Für die „subklinische Inflammation“ existiert keine Definition, die auf objektiven und absolut messbaren Kriterien beruht. Im Allgemeinen wird mit dem Begriff der subklinischen Inflammation im Kontext mit Krankheiten wie dem Typ-2-Diabetes ein Zustand beschrieben, der sich in der geringgradigen Erhöhung verschiedener Immunmediatoren im Blut im Vergleich zum Blut gesunder Kontrollpersonen äußert, ohne dass klassische Entzündungssymptome vorhanden sind. Diese Immunmediatoren umfassen immunologisch aktive Proteine oder Lipidverbindungen, die nicht nur von Zellen des Immunsystems freigesetzt werden, sondern auch aus anderen Geweben stammen, in denen eine lokale Entzündung vorhanden ist. Dazu gehören z. B. das Fettgewebe und die Leber, die bei Adipositas durch vermehrte Einlagerung von Triglyzeriden und durch die Infiltration von Zellen des Immunsystems (Leukozyten) charakterisiert sind.

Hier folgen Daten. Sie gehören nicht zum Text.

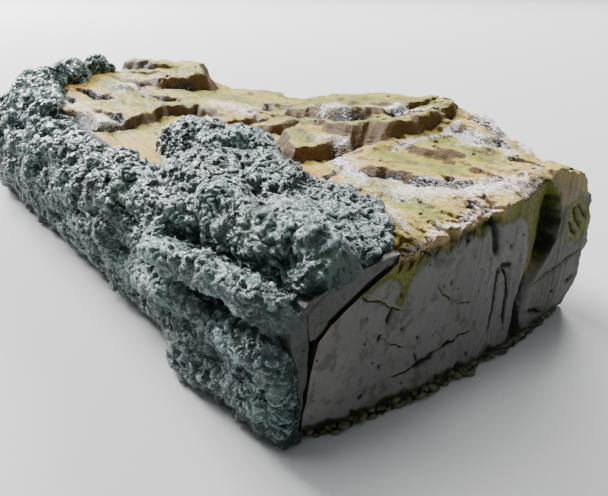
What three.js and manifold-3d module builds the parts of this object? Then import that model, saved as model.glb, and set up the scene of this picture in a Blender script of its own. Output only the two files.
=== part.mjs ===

Im Unterschied zu physiologischen Entzündungsreaktionen, die zumeist lokal begrenzt sind und transient sind, stellt die subklinische Inflammation einen Zustand dar, der nicht durch eine kurzzeitige, sondern durch eine chronische Erhöhung von Immunmediatoren im Blut gekennzeichnet ist. Dies beruht auf der Tatsache, dass auch die Risikofaktoren, die diese subklinische Inflammation induzieren, über einen längeren Zeitraum präsent sind und dass die Immunaktivierung diese Risikofaktoren nicht abschwächen oder gar eliminieren kann, sondern stattdessen zur Entwicklung des Typ-2-Diabetes und anderer Erkrankungen beiträgt.